Regulatory developments may also influence the industry. Banking charters and evolving compliance frameworks could alter capital structures and funding flexibility.
Finally, subscription monetization is becoming more prominent. Recurring revenue models can reduce volatility and improve lifetime value metrics, particularly for platforms targeting high-frequency users.
Affirm Holdings Inc (AFRM)
Company Overview and Business Model
Affirm Holdings Inc (AFRM) operates one of the largest merchant-integrated BNPL networks in North America. The company positions itself as a commerce infrastructure layer rather than a niche lender.
Its revenue streams include merchant network fees, interest income from longer-term loans, servicing income, and gains from loan sales. The Affirm Card extends its reach beyond partner merchants, allowing consumers to use installment financing wherever Visa is accepted.
This diversified structure enables Affirm to participate in both high-volume retail transactions and larger-ticket purchases.

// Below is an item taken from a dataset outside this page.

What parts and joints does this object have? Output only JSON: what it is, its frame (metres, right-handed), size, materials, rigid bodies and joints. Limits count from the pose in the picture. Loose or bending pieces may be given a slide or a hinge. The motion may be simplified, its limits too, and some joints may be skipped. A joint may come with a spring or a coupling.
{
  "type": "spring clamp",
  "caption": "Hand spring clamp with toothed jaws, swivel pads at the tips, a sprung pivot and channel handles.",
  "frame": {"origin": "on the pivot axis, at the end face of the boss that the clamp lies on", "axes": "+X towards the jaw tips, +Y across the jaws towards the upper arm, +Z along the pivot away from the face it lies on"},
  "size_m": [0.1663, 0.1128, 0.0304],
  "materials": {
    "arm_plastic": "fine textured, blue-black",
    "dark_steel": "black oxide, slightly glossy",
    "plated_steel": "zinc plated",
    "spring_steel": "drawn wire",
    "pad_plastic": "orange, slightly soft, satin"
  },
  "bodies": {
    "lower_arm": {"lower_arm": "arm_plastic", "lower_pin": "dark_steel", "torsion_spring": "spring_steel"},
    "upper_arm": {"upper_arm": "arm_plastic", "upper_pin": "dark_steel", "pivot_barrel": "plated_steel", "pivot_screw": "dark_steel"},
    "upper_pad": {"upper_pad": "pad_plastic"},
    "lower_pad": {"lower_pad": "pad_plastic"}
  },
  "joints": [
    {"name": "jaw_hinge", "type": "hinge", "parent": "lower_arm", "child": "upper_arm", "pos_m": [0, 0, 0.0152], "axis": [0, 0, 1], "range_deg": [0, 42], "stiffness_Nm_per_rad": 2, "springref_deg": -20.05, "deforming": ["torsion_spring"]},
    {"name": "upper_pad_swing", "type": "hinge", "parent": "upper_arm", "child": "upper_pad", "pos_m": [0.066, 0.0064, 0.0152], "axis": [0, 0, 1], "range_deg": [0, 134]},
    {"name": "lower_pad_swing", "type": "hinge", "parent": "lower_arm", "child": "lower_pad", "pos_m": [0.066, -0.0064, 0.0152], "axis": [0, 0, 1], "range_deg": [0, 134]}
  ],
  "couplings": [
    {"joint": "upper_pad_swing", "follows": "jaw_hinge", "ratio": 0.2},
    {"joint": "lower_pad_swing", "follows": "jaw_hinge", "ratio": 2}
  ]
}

Financial Performance and Strategic Developments
Affirm has recently delivered a decisive shift into profitability. Revenue reached $1.12 billion in the second quarter of fiscal 2026, reflecting 30 percent year-over-year growth. Gross Merchandise Volume climbed to $10.8 billion, supported by strong performance in travel and retail.

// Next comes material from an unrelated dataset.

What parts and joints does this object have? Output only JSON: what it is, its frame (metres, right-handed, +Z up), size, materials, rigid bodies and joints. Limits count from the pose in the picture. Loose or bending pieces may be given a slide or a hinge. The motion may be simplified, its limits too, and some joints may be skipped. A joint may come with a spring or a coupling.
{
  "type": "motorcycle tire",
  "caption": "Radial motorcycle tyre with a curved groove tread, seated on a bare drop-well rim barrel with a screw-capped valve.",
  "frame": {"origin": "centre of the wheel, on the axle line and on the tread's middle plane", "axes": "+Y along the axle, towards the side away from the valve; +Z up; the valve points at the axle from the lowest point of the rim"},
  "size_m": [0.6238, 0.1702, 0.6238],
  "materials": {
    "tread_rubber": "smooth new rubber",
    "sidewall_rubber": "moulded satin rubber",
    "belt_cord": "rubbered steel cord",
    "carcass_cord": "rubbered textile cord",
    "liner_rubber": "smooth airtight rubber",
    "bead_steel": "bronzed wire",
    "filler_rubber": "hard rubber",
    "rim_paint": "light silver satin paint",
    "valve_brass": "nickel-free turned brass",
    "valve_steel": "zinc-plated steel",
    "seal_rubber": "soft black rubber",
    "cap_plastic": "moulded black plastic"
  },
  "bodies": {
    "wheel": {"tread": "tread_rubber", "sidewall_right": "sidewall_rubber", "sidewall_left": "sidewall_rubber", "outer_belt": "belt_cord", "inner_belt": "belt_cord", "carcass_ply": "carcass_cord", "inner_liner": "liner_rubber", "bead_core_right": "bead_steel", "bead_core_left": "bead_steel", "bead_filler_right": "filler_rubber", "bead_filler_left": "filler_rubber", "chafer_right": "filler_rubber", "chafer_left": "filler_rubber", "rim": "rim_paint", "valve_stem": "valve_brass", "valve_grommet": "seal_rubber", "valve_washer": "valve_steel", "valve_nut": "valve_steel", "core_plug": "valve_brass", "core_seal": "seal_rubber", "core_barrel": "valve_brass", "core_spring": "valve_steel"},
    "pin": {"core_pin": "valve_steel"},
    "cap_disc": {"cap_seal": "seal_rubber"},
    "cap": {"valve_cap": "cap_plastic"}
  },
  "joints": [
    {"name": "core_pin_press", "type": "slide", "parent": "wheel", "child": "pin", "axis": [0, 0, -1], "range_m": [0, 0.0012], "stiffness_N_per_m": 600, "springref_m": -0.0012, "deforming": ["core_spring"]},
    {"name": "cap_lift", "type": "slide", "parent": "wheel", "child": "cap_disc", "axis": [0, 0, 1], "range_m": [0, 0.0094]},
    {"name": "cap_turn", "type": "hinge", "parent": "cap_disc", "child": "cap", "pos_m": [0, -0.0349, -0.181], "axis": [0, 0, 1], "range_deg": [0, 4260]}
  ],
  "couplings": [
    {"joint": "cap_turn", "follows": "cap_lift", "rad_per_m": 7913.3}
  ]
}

Net income of $129.6 million for the quarter marked a meaningful expansion in margins. On a trailing twelve-month basis, AFRM has generated more than $280 million in net income.
Merchant growth remains strong, with active partners exceeding 419,000. The company has expanded relationships with major retailers and applied for an industrial loan company charter, which could lower long-term funding costs.

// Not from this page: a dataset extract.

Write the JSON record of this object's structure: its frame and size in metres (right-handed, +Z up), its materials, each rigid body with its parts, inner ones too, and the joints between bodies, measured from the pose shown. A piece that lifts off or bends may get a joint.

Operational leverage is becoming increasingly visible as fixed expenses grow more slowly than revenue.
Valuation and Analyst Views
AFRM stock trades at a premium earnings multiple relative to diversified financial peers. A trailing P/E ratio near the high double digits reflects strong growth expectations.
Some analysts argue that projected earnings growth justifies this premium. Others caution that interest rate sensitivity and funding costs could pressure margins in less favorable environments.
Consensus sentiment remains constructive, with most analysts maintaining positive ratings and gradually increasing price targets following recent earnings strength.
Investment Suitability
Affirm may appeal to investors seeking enterprise-scale fintech exposure with significant growth potential. The investment case centers on continued merchant expansion, card adoption, and improving margin structure.
However, the stock’s premium valuation means that execution must remain strong. Macroeconomic shifts, particularly in interest rates, can materially influence profitability trends.
Sezzle Inc (SEZL)
Company Overview and Business Model
Sezzle Inc (SEZL) has differentiated itself within the BNPL sector by emphasizing financial empowerment and subscription revenue. While merchant fees remain core, the company has increasingly focused on recurring income through its premium and “Anywhere” subscription offerings.
Sezzle’s credit-building program, which reports on-time payments to credit bureaus, further distinguishes the platform from many competitors.
This hybrid structure creates a blend of transaction-driven and recurring revenue streams.
Financial Performance and Strategic Developments
Sezzle has demonstrated impressive operational efficiency. Revenue reached $116.8 million in a recent quarter, rising 67 percent year-over-year. Quarterly GMV surpassed $1 billion for the first time.
Net income of $26.7 million translated into a strong net margin above 20 percent. Adjusted EBITDA growth significantly outpaced revenue expansion, highlighting disciplined cost control.
The company has also authorized substantial stock buybacks and gained inclusion in a major small-cap index, reinforcing its credibility among institutional investors.
Subscriber growth remains a key metric, as migration to paid tiers increases lifetime value and strengthens recurring revenue stability.
Valuation and Analyst Views
SEZL stock trades at a forward earnings multiple considerably lower than many fintech peers. This valuation gap has led some analysts to describe it as a growth-at-a-reasonable-price candidate.
Return on equity exceeding 100 percent underscores the company’s capital efficiency. Analysts generally maintain favorable ratings, though the stock has experienced notable volatility.
Valuation remains sensitive to continued earnings execution and credit performance.
Investment Suitability
Sezzle may suit investors seeking profitable, mid-cap fintech exposure with strong operating leverage. Its subscription-driven approach provides a different risk profile compared with larger BNPL competitors.
Monitoring credit loss provisions and subscriber growth will remain central to assessing long-term sustainability.
Investment Strategies for BNPL Stocks
Investing in Buy Now, Pay Later stocks requires attention to both growth metrics and credit discipline. Long-term investors may benefit from allowing operating leverage to compound as platforms scale.
Diversification within fintech can reduce single-company risk, especially given sensitivity to interest rates and consumer credit cycles.
Position sizing should reflect volatility levels typical of high-growth sectors. Monitoring funding costs, credit loss ratios, and margin trends is essential for maintaining a balanced exposure.
Conclusion
The BNPL sector is no longer defined by rapid expansion alone. Profitability, underwriting precision, and ecosystem depth now distinguish durable players.
Affirm has built an enterprise-focused commerce network with expanding margins and broad merchant integration. Sezzle has developed a leaner, subscription-driven platform with strong capital efficiency.
For investors evaluating Buy Now, Pay Later stocks, AFRM and SEZL represent two credible yet distinct pathways within modern digital finance. As consumer payment preferences continue to evolve, both companies illustrate how installment financing can move from a checkout feature to a foundational component of the fintech landscape.